The first evening was spent at the dunes, overlooking the sun meeting the horizon and the sounds of folk music by Manganiars. The musical note was extended at the fort where I met the performers. The story that goes behind this camaraderie is that the folk musicians (Manganiars of Barmer) for the past three generations have been performing for the owners and their forefathers of Sanchal Fort and this has become a regular routine.
While some took a dip in the pool, I took a long shower and dressed up for a musical night. Famished, I ate a sumptuous, hot meal served in the restaurant decorated with vintage chandeliers and colorful Rajasthani art adorning the high ceilings and pillars. The bar room adjoining the restaurant was set for performance and amidst the travelers, I heard a young musician and singer ASK who strummed a guitar and sang romantic Bollywood songs including his original composition which truly made my first day at the secluded fort blissful.
On the second day of the staycation, I took a long spa to relax my aching muscles and joined others for the pool party followed by lunch. In the afternoon, the group headed to explore the carved wooden furniture and hand block printing industry for which the district is famous for across the country. The specialized block printing called ‘Ajrakh’ literally means ‘keeping it for today.’ This type of printing ages back to the time of Mohen-Jo-Daro where an excavated statue was found covered with a cloth material with the design uncannily similar to Ajrakh. According to the existing documents, the Ajrakh printers came to India from a place called Sukkur in present day Sindh, Pakistan; the families of which settled in south west Barmer while some moved to Kutch.
Alongside, Barmer boasts of the carved wood furniture art which was made famous during the Indo-Pak wars after Barmer was developed as a major military base. [Fun Fact: Uttarlai is India’s first underground airbase which is found in Barmer district.] The intricately detailed furniture is made using walnut, sessamum, teak and babool wood as an alternative for Roida, an insignificant local tree which was extensively used before environmental consciousness barged in and the industry looked out for alternatives.
After buying souvenirs, I headed to Keradu where the remnants of 5 Shaiva-Vaishnav temples of Maru-Gurjar style are in existence previously destroyed by Mohammad Ghori in 1140 AD. The temples have a stark resemblance to Khajuraho Temples situated in MP and are today, according to the locals, infamous for being haunted. After an hour long session of photography and hearing mythical, haunting stories of the temples, I traveled to the most beautiful and an explored place in Barmer: the salt lake.
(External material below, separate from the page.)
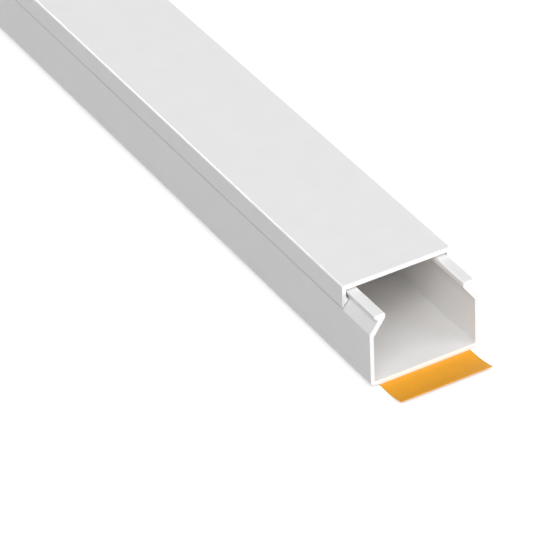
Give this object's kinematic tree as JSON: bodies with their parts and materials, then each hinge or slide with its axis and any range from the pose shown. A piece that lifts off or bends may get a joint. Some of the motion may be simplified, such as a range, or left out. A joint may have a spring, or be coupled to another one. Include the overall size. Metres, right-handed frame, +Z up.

Around 20 Km away in a village called Pachpadra in Barmer district is the Pachpadra Lake which is known for the salt collection around it and has its sodium chloride level marked at 98%. Although the salt had not deposited during the monsoons, what I witnessed was a never seen before sight. For the first 45 minutes, I took the camel ride, heard local musicians singing folklore of the kings and the battles fought; what was stored in was a storm approaching from as far as my eyes could see. The locals warned all of us to flee and without questioning, we did. Because the moment, all of us boarded the bus and started to ride away, the thunderstorm hit us and what could have taken 30 minutes to reach the venue, it took us nearly an hour to reach Sanchal Fort.
The last night at the fort, I decided to spend it with all the fellow travelers pool side, talking, jamming with ASK and Atman (local musicians of the group) and adding each other to the contact list and on social media. The storm followed Barmer and we heard the news next day of the incessant rains affecting areas of Rajasthan and Gujarat due to which the journey back to Ahmedabad from Barmer took almost 12 hours. I reached home safe (Udaipur) although after 3 days but that’s another story for another time.